Too many complaints, too few unified diffs on this one.

2003-05-08 06:32:35

by Andi Kleen

[permalink] [raw]
Subject: Re: garbled oopsen

On Thu, May 08, 2003 at 05:32:04AM +0200, Martin J. Bligh wrote:
> The trouble is that the subsystems you want may be broken (eg timers).

rdtsc/get_cycles() should still work. If that's broken too you have a really
serious problem.
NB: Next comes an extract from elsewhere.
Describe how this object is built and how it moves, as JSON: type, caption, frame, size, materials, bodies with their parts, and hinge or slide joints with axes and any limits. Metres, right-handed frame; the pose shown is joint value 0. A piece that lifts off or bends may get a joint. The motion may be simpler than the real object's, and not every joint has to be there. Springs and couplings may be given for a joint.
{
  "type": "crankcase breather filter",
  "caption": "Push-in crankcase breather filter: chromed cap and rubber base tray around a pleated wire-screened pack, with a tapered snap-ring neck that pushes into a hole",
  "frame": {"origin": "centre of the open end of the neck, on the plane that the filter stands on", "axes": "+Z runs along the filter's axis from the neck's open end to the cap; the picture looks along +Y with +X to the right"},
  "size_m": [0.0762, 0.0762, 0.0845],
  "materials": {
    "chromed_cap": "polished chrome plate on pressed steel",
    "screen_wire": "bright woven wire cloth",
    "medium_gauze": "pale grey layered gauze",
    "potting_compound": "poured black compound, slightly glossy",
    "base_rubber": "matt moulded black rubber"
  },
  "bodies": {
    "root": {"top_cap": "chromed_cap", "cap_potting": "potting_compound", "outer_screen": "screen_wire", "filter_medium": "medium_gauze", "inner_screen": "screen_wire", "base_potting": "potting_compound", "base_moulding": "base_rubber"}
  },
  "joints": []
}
It's only on the local CPU, so you don't need any complications
for bro^wunsynced SMP systems.

-Andi

2003-05-08 07:16:55

by Andi Kleen

[permalink] [raw]
Subject: Re: garbled oopsen

On Thu, May 08, 2003 at 07:53:10AM +0200, Andrew Morton wrote:
> A recursive oops is easy enough to detect anyway.
>
> preempt_disable();
> if (oops_cpu == -1 || oops_cpu != smp_processor_id()) {
> _raw_spin_lock(&oops_lock);
> oops_cpu = smp_processor_id();
> }
> <current stuff>
> oops_cpu = -1;
> spin_lock_init(&oops_lock);
> preempt_enable();
>
> or something like that.

yes I did it this way in my old 2.4 x86-64 patch. But i never
felt comfortable enough about it to commit it.
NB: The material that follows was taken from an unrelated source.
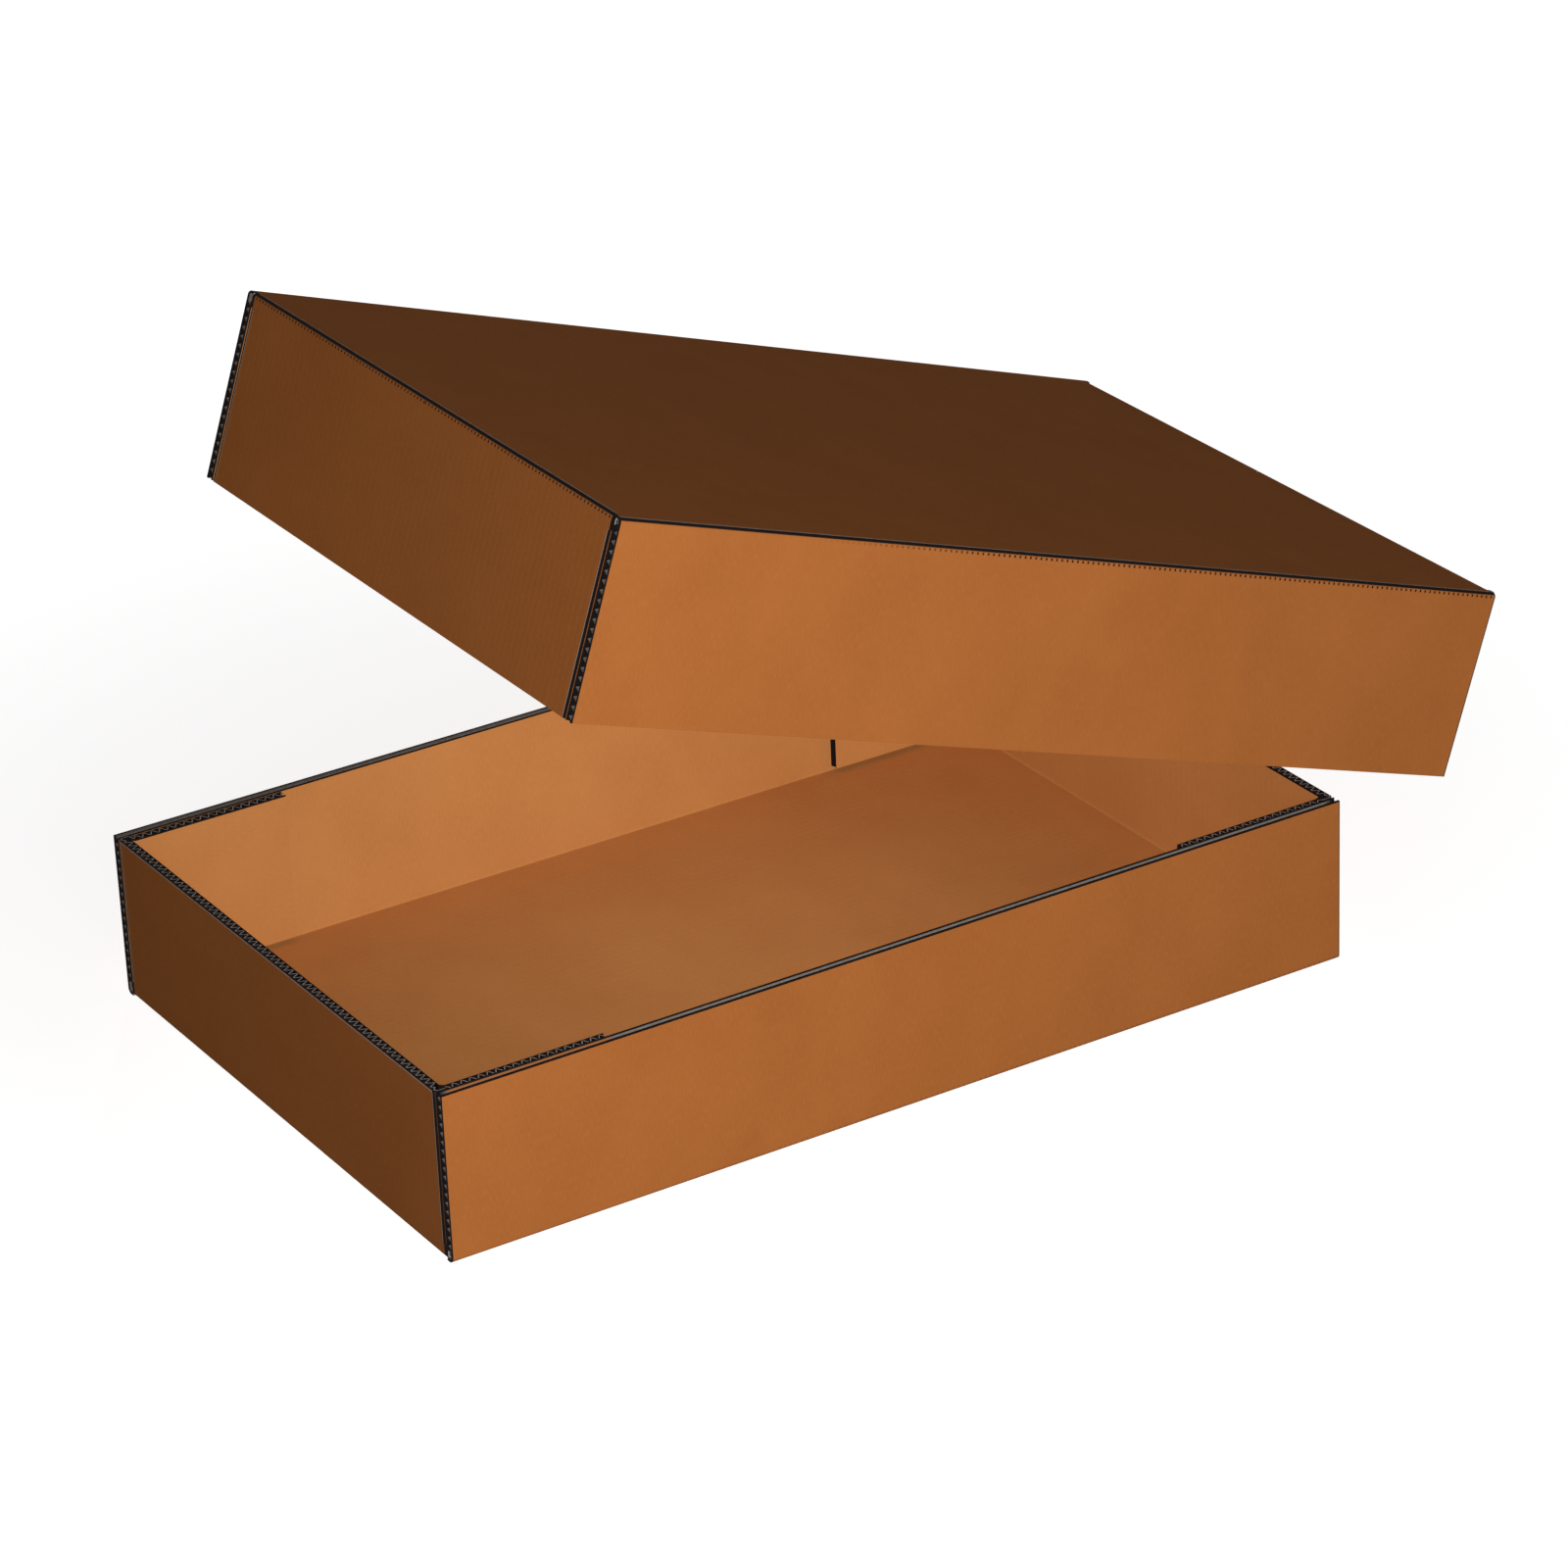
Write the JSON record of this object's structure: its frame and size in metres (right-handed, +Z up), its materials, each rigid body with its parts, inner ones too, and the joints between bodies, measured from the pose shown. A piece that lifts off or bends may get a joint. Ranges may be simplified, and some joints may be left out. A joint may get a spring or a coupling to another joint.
{
  "type": "two-piece telescope cardboard box with lift-off lid",
  "caption": "Shallow corrugated cardboard box in two folded halves: an open tray and a full-depth lid, lifted off and tilted above it.",
  "frame": {"origin": "centre of the tray's flat underside", "axes": "+Z up out of the open tray, +X along the box towards the end where the lifted lid hangs low, +Y across it"},
  "size_m": [0.3589, 0.213, 0.2103],
  "materials": {
    "kraft_board": "matt brown kraft liner on corrugated board"
  },
  "bodies": {
    "tray": {"tray": "kraft_board"},
    "lid": {"lid": "kraft_board"}
  },
  "joints": [
    {"name": "lid_lift", "type": "slide", "parent": "tray", "child": "lid", "axis": [0, 0, 1], "range_m": [0, 0.058]}
  ]
}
(the in_interrupt thing was to avoid an interrupt stack problem on
x86-64, not needed anymore or on i386)

But I would prefer the spinlock timeout I think. It's an safer and more
obviously correct algorithm.

-Andi

Index: arch/x86_64/mm/fault.c
===================================================================
RCS file: /home/cvs/Repository/linux/arch/x86_64/mm/fault.c,v
retrieving revision 1.33
diff -u -u -r1.33 fault.c
--- arch/x86_64/mm/fault.c 2002/10/02 15:41:14 1.33
+++ arch/x86_64/mm/fault.c 2003/01/13 08:42:35
@@ -30,6 +30,9 @@
#include <asm/proto.h>
#include <asm/kdebug.h>

+spinlock_t pcrash_lock;
+int crashing_cpu;
+
extern spinlock_t console_lock, timerlist_lock;

void bust_spinlocks(int yes)
@@ -251,6 +254,14 @@
console_verbose();
bust_spinlocks(1);

+ if (!in_interrupt()) {
+ if (!spin_trylock(&pcrash_lock)) {
+ if (crashing_cpu != smp_processor_id())
+ spin_lock(&pcrash_lock);
+ }
+ crashing_cpu = smp_processor_id();
+ }
+
if (address < PAGE_SIZE)
printk(KERN_ALERT "Unable to handle kernel NULL pointer dereference");
else
@@ -259,7 +270,14 @@
printk(" printing rip:\n");
printk("%016lx\n", regs->rip);
dump_pagetable(address);
+
die("Oops", regs, error_code);
+
+ if (!in_interrupt()) {
+ crashing_cpu = -1; /* small harmless window */
+ spin_unlock(&pcrash_lock);
+ }
+
bust_spinlocks(0);
do_exit(SIGKILL);



2003-05-19 07:07:20

by Keith Owens

[permalink] [raw]
Subject: Re: garbled oopsen

On Wed, 7 May 2003 18:05:30 -0700,
"Randy.Dunlap" <[email protected]> wrote:
>I have several oopses that are garbled. Part of the problem is that
>page fault code (x86: arch/i386/mm/fault.c) does not attempt to
>serialize the "Unable to handle kernel ... at virtual address ..."
>messages, since it's considered better to get _some_ messages out
>than no messages. (and serialize it with what?)
>
>However, after untwisting these, I can tell you that unraveling
>them is not fun.
>
>Can these be cleaned up in any reasonable way?
>Any suggestions?

kdb_printf() has this:

/* Serialize kdb_printf if multiple cpus try to write at once.
* But if any cpu goes recursive in kdb, just print the output,
* even if it is interleaved with any other text.
*/
if (!KDB_STATE(PRINTF_LOCK)) {
KDB_STATE_SET(PRINTF_LOCK);
spin_lock(&kdb_printf_lock);
}
....
if (KDB_STATE(PRINTF_LOCK)) {
spin_unlock(&kdb_printf_lock);
KDB_STATE_CLEAR(PRINTF_LOCK);
}

KDB_STATE() is a per-cpu set of flags, PRINTF_LOCK indicates if this
cpu has got or is trying to get the kdb_printf_lock. I get no
interleave problems, except when somebody prints a line in multiple
calls to kdb_printf(), the fragments are printed as one chunk but the
individual fragments can be interleaved.